The long hours were exhausting, so much so that once back at the place where they were staying, it seemed a lot easier to just fall asleep than to take time to enjoy a nearby pool.
“We were on the clock from 7:15 a.m. until we returned sometime after 10:30 p.m.,” Dobbs explained. “And, these people are all volunteers. They don’t receive any pay for what they do.
“The wind kept the smoke and ashes blowing around so that the white ash covered everything, even our lunches when we ate,” Dobbs said.
“I have never done this before,” Conn admitted. “It was crazy. I have never seen so much fire and smoke. But, it was a great experience that I will never forget.”
Many residents not in the immediate fire area were without utilities – water, electricity, gas and phone service – and had been for days, the firefighters reported.
“One woman called back here to Seven Points to tell how the Seven Points team had saved her brother’s home,” Dobbs said.
“They saved a deer rancher’s herd,” he added. “Almost 100 were in a pen.

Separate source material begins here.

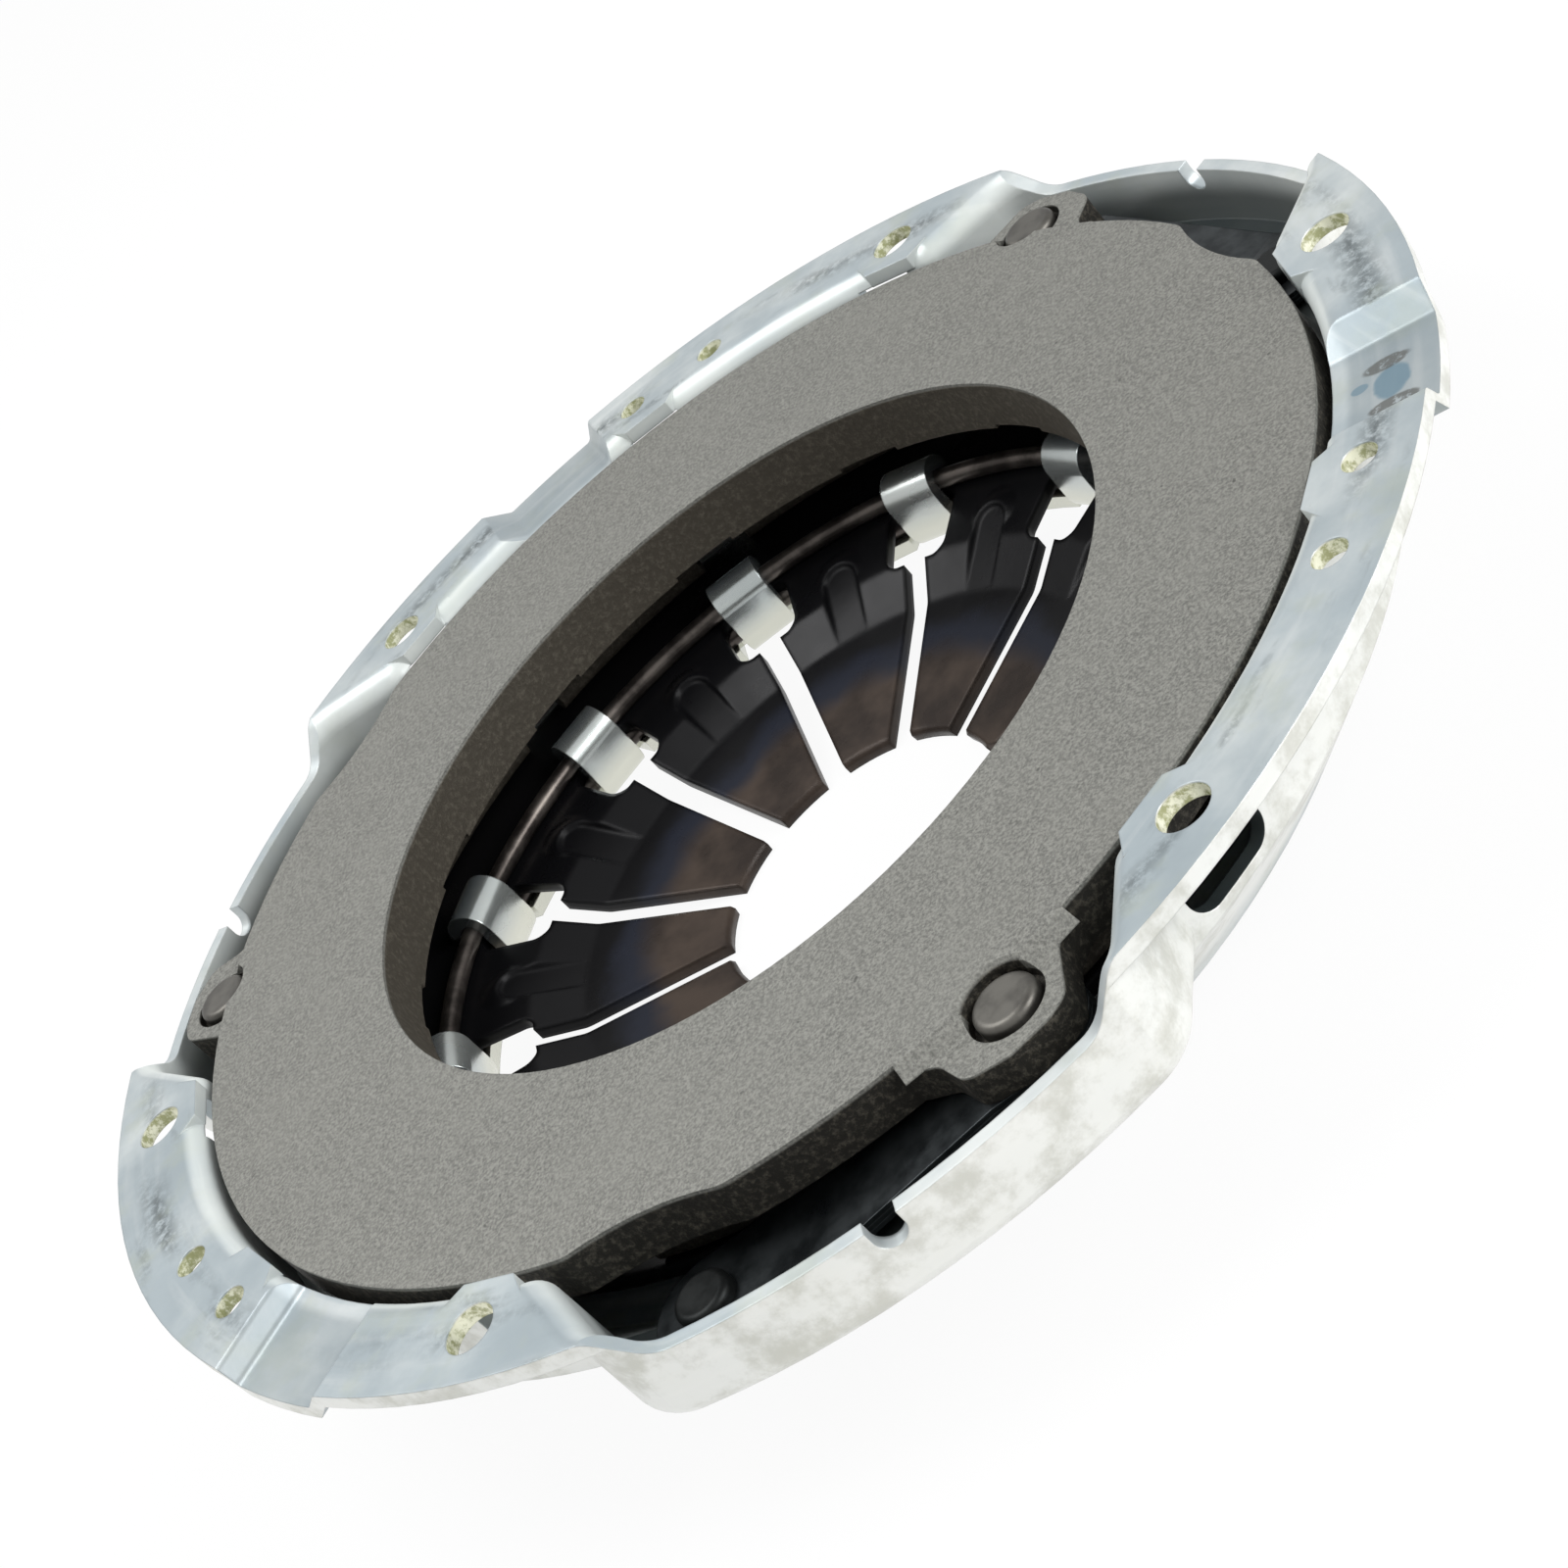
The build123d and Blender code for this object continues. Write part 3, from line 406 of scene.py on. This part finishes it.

The rancher had turned a lot of others out, fearing the fire, but the ones in the pen (were saved because) the firefighters kept the flames back.”
All four returning firefighters were full of favorable comments on the people in the area, particularly the cafe where they ate – describing huge chicken fried steaks served with mashed potatoes and bowls of cream gravy.
Even though the residents were enduring tremendous hardships, “everyone was friendly and would wave at us as we went by,” Dobbs said.
“We are so concerned about the people. That’s why we do this job,” Dobbs pointed out. “One lady had lost two expensive homes. She looked as if she was in shock, and none of us knew what to say to her. But she turned around and bought dinner for all the firemen present.”
“At one point that first day (Monday), we were patrolling on a narrow country road. Someone called us and said the fire was near a house,” McKenzie said.
“We traveled on some back roads that were so small and rough, they made the roads in Seven Points look like highways,” he said.
“When we got there, the fire was less than a quarter-mile away and it was tree-topping (burning fast in the tops of the trees, jumping from one to another). That was a very intense situation,” McKenzie said. “The situation up close is a lot more real than when you see it on TV.”
If the current drought continues, what is happening in West Texas could very well happen in North and East Texas, and the Cedar Creek Lake area, the firefighters warned.
“The incident commander warned us that East Texas is a sleeping giant,” Dobbs said.
The U.S. Forestry Service has taken over the task of getting the fires under control, but the firefighters agreed they would return if asked.
Van Huss said his favorite part of the experience was the close bond firefighters formed.
“We were two complete companies, but within two days, we were family,” he said. “The camaraderie was sensational.”